More recently, Copeland has taken his scores on the road, performing selections with symphony orchestras under the banner, “Stewart Copeland Lights Up The Orchestra.” His score selections are interspersed with Police songs and material from the various groups of which he has been a part.

The intention is to have the orchestra show have the same energy as a rock concert. He also plays drums as part of a symphony orchestra that performs the score of the 1959 epic Ben Hur in complete darkness while the film plays on the screen.

“When you play much more quietly, your drums sound better and your chops shine more beautifully.”

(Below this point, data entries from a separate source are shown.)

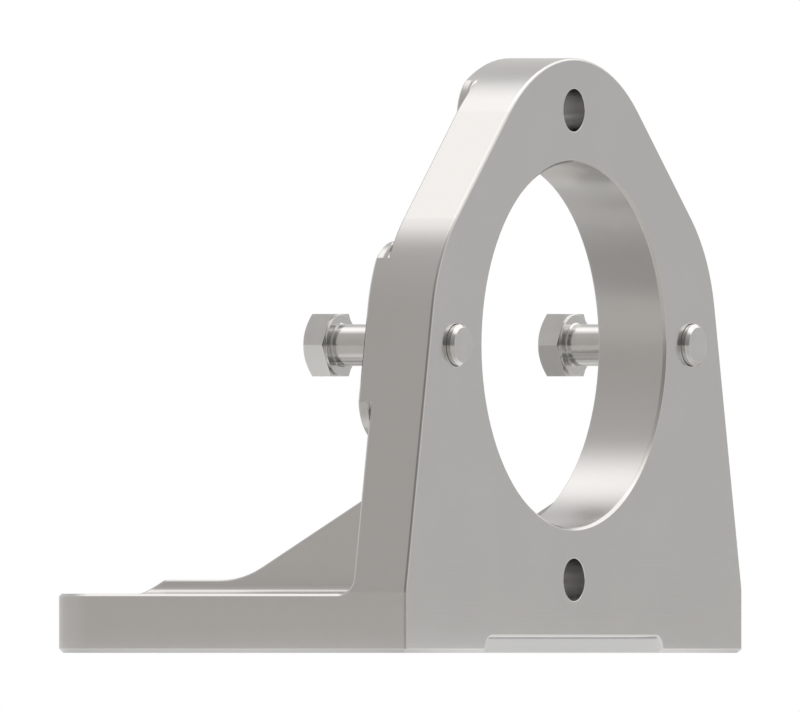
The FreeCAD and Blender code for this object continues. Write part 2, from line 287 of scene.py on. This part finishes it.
def opal_acrylic_sheet():
    """Opal acrylic: an even white sheet with a matt face. Lit from below it glows softly, and
    there it returns less of the light from above."""
    material = empty_material("opal_acrylic_sheet")
    tree = material.node_tree
    place = add(tree, "ShaderNodeTexCoord").outputs["Object"]
    distance = add(tree, "ShaderNodeVectorMath", operation="LENGTH", links={0: place})
    lit = add(tree, "ShaderNodeMapRange", interpolation_type="SMOOTHSTEP",
              links={"Value": distance.outputs["Value"]},
              inputs={"From Min": fade_radius, "From Max": lit_radius}).outputs["Result"]
    mottle = add(tree, "ShaderNodeTexNoise", links={"Vector": place},
                 inputs={"Scale": 1 / mottle_size, "Detail": 2.0})
    tone = add(tree, "ShaderNodeMix", data_type="RGBA", links={"Factor": mottle.outputs["Fac"]},
               inputs={"A": linear("#cfcecc"), "B": linear("#d2d1cf")})
    body = add(tree, "ShaderNodeMix", data_type="RGBA",
               links={"Factor": lit, "A": tone.outputs["Result"]},
               inputs={"B": linear("#989896")})
    glow = add(tree, "ShaderNodeMath", operation="MULTIPLY", links={0: lit},
               inputs={1: lit_strength})
    sheet = add(tree, "ShaderNodeBsdfPrincipled",
                links={"Base Color": body.outputs["Result"], "Emission Strength": glow.outputs[0]},
                inputs={"Roughness": 0.9, "Specular IOR Level": 0.1,
                        "Emission Color": linear("#ffffff")})
    add(tree, "ShaderNodeOutputMaterial", links={"Surface": sheet.outputs["BSDF"]})
    return material


floor.data.materials.append(opal_acrylic_sheet())

# Light
# A white studio tent, brightest behind the object and dimmest behind the camera. Soft lamps glow
# through it: one overhead, two high up in front and a small one level with the object. Upright
# faces turn mid grey, those that slope up nearly white, and front edges get thin light lines.

bright_turn = math.radians(30)
tent_bright_side = Vector((math.cos(bright_turn), math.sin(bright_turn), 0))
tent_tones = [                         # from the dimmest side to the brightest
    (0.0, "#807e7b"),
    (0.25, "#c4c0bc"),
    (0.43, "#cdcac8"),
    (0.75, "#d3d2d1"),
    (1.0, "#e1dedc"),
]
lamps = [                              # turn, height, core and reach in degrees, and strength
    (60, 78, 10, 38, 1.35),
    (-25, 45, 20, 42, 0.9),
    (-58, 8, 4, 22, 0.4),
    (-82, 52, 6, 20, 0.9),
]

world = bpy.data.worlds.new("studio_tent")
bpy.context.scene.world = world
world.use_nodes = True
world.node_tree.nodes.clear()
tree = world.node_tree
direction = add(tree, "ShaderNodeTexCoord").outputs["Generated"]
towards = add(tree, "ShaderNodeVectorMath", operation="DOT_PRODUCT", links={0: direction},
              inputs={1: tent_bright_side})
share = add(tree, "ShaderNodeMapRange", links={"Value": towards.outputs["Value"]},
            inputs={"From Min": -1.0, "From Max": 1.0})
tent = add(tree, "ShaderNodeValToRGB", links={"Fac": share.outputs["Result"]})
for position, code in tent_tones[1:-1]:
    tent.color_ramp.elements.new(position)
for element, (position, code) in zip(tent.color_ramp.elements, tent_tones):
    element.position = position
    element.color = linear(code)
light = add(tree, "ShaderNodeBackground", links={"Color": tent.outputs["Color"]})

for lamp_turn, lamp_height, core, reach, strength in lamps:
    turn, height = math.radians(lamp_turn), math.radians(lamp_height)
    towards_lamp = Vector((math.cos(turn) * math.cos(height), math.sin(turn) * math.cos(height),
                           math.sin(height)))
    aim = add(tree, "ShaderNodeVectorMath", operation="DOT_PRODUCT", links={0: direction},
              inputs={1: towards_lamp})
    angle = add(tree, "ShaderNodeMath", operation="ARCCOSINE", links={0: aim.outputs["Value"]})
    glow = add(tree, "ShaderNodeMapRange", interpolation_type="SMOOTHSTEP",
               links={"Value": angle.outputs[0]},
               inputs={"From Min": math.radians(reach), "From Max": math.radians(core),
                       "To Max": strength})
    lamp = add(tree, "ShaderNodeBackground", links={"Strength": glow.outputs["Result"]},
               inputs={"Color": linear("#fffcf9")})
    light = add(tree, "ShaderNodeAddShader", links={0: light.outputs[0], 1: lamp.outputs[0]})

# The tent itself is out of the picture, whose background stays white as in the photograph.
white = add(tree, "ShaderNodeBackground", inputs={"Color": linear("#ffffff")})
seen = add(tree, "ShaderNodeLightPath").outputs["Is Camera Ray"]
backdrop = add(tree, "ShaderNodeMixShader",
               links={0: seen, 1: light.outputs[0], 2: white.outputs[0]})
add(tree, "ShaderNodeOutputWorld", links={"Surface": backdrop.outputs[0]})
bpy.context.scene.view_settings.view_transform = "Standard"

# Camera
# Level with the bore and turned 60 degrees to the left of the front, as in the photograph. It has
# no perspective.

view_turn = math.radians(60)
picture_centre = Vector((-33.38, 57.81, -4.18)) * MM
picture_width = 306.7 * MM
camera_distance = 1.5

camera = bpy.data.objects.new("camera", bpy.data.cameras.new("camera"))
bpy.context.scene.collection.objects.link(camera)
camera.data.type = "ORTHO"
camera.data.ortho_scale = picture_width
towards_camera = Vector((-math.sin(view_turn), -math.cos(view_turn), 0))
camera.location = picture_centre + camera_distance * towards_camera
camera.rotation_euler = towards_camera.to_track_quat("Z", "Y").to_euler()
bpy.context.scene.camera = camera
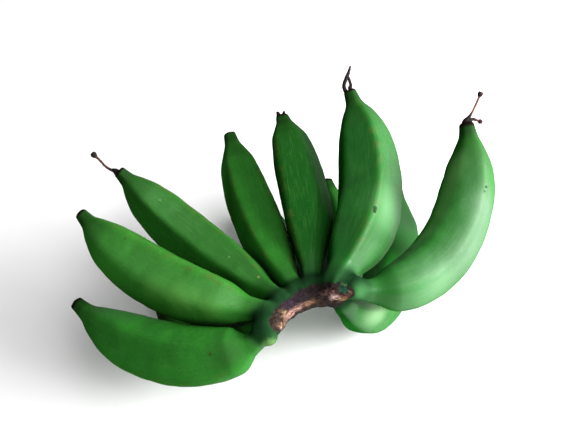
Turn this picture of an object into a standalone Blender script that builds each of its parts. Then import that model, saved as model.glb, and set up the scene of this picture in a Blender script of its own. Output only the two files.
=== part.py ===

“I’m playing drums a lot lately,” Copeland says, “but the thing I’ve learned is that when long periods go by that I don’t even look at a drum set because I have other livelihoods, and then I come back to the drums, I’ve really improved. You need to tidy up your chops, but it comes back better than it was.”

He continues, “The other thing I’ve learned is, if you can, get your guitarist to get an amplifier a quarter of the size they’re using right now. When you play much more quietly, your drums sound better and your chops shine more beautifully. All your ruffs and drags, the vocabulary actually has relevance, and you don’t get a headache.

Volume is the main thing. Your dynamic range is from eight to 13. Guitarist make do with 11, but drummers have to physically carry it to 13. The drummer carries the entire band, every foot down the highway. The drummer is the forward motion. If the drummer stops, the music stops.”

Stewart Copeland is currently working on a documentary for the BBC called What is Music and Why?, which examines the effects of music on emotion. Everyone Stares is available on Blu-ray, streaming, and DVD May 31.